* Written problem *
Look through the records and report how many lines include the word "this", with no other words.

* Modeling code records *

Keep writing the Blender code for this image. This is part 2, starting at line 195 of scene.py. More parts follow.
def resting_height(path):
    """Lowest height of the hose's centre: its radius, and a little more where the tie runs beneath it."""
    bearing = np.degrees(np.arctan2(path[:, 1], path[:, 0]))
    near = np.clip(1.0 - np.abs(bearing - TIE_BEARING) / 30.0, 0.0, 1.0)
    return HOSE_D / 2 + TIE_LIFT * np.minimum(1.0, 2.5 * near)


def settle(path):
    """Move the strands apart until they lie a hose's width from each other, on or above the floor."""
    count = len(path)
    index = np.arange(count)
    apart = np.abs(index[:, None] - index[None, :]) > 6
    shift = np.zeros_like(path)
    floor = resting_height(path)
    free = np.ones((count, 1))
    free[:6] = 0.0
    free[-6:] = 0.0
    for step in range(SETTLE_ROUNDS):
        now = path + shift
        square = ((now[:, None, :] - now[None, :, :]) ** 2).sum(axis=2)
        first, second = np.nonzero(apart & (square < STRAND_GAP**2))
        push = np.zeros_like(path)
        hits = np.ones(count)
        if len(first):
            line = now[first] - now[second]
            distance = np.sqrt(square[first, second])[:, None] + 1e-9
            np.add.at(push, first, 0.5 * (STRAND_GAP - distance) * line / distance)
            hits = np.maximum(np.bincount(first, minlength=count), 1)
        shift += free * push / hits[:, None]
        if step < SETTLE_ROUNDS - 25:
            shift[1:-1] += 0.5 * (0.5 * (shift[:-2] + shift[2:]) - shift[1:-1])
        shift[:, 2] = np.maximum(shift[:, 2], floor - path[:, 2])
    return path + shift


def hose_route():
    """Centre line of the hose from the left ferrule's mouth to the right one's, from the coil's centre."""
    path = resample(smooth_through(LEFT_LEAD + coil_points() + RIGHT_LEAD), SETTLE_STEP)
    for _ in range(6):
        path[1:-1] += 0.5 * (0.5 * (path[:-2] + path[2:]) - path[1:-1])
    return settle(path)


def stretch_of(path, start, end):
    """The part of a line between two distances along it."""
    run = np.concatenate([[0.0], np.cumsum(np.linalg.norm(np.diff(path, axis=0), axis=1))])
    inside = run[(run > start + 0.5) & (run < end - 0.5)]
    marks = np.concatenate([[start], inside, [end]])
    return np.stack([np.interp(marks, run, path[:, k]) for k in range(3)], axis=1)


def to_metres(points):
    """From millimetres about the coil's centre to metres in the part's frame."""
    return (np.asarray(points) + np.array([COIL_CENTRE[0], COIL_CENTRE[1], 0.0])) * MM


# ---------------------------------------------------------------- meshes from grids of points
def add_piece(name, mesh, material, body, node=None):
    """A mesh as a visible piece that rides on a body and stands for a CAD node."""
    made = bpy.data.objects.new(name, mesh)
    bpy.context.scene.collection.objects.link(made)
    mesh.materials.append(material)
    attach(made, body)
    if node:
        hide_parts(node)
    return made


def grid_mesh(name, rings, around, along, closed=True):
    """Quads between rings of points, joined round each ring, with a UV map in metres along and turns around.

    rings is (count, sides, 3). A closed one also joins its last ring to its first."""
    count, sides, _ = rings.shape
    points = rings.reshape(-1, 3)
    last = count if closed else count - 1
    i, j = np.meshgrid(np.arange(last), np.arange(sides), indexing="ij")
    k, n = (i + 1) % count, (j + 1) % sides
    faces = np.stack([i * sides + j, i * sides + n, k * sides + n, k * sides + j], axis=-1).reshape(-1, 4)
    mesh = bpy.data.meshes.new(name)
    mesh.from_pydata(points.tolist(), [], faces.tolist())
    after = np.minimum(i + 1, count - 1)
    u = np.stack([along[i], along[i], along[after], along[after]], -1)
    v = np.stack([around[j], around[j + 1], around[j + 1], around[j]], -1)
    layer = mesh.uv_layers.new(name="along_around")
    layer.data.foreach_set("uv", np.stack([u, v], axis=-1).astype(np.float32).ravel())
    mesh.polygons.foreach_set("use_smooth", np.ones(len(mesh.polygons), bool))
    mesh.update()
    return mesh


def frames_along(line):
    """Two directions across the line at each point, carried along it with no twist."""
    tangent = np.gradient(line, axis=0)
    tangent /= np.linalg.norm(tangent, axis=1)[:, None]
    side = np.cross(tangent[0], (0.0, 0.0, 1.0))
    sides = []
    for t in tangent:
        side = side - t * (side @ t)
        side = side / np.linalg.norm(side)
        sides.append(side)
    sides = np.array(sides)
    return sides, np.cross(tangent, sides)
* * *
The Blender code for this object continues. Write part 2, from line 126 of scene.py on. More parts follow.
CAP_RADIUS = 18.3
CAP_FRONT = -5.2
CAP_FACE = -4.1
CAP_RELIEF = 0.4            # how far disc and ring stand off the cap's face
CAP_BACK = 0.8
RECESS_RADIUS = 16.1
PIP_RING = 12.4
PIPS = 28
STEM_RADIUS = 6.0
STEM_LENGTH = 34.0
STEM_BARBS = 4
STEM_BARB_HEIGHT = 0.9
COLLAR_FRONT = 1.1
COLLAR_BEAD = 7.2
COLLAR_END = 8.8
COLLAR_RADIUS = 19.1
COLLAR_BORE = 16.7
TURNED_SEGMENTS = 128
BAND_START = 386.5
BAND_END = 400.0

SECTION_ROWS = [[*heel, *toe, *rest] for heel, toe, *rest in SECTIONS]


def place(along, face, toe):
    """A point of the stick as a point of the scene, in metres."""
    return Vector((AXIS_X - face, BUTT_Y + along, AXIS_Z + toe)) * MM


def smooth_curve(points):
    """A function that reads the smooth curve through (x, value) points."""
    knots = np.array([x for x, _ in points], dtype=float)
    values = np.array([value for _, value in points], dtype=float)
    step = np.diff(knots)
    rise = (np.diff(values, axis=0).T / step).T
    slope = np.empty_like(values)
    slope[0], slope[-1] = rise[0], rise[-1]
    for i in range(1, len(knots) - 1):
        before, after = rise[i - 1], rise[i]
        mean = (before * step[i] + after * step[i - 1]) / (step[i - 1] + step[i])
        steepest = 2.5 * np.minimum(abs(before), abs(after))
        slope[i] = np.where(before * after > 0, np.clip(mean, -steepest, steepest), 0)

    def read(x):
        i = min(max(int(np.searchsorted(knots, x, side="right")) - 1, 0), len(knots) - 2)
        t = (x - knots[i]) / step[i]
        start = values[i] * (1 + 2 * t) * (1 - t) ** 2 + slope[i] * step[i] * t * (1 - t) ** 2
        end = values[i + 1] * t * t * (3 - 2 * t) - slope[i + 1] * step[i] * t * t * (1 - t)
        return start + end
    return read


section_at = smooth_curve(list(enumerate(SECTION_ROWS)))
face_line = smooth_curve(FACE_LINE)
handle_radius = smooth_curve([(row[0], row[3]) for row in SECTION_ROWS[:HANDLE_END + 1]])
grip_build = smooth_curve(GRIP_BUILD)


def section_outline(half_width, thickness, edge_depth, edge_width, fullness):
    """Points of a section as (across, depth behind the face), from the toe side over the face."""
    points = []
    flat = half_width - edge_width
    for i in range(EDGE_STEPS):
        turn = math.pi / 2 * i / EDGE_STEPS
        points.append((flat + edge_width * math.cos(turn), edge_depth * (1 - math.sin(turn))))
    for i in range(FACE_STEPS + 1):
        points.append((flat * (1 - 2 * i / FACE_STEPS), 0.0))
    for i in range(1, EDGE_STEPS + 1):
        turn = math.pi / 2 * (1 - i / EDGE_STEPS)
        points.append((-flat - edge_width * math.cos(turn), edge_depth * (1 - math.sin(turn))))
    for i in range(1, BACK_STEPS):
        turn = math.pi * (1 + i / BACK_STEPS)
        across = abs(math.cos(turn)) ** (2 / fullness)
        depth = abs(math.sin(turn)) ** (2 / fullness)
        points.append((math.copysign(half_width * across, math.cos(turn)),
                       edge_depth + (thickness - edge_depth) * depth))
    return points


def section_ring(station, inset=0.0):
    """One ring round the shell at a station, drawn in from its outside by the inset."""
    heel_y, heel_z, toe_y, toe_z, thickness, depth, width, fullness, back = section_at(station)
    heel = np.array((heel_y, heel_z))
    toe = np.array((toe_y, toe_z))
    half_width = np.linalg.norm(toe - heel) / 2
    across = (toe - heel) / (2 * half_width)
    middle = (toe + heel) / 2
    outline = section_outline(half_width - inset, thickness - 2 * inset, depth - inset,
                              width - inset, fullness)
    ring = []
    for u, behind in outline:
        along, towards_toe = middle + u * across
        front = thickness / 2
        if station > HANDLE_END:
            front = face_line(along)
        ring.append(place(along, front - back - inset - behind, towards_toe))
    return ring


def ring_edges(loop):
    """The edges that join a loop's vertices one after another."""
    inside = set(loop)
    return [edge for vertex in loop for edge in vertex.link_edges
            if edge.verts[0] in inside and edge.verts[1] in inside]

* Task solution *
2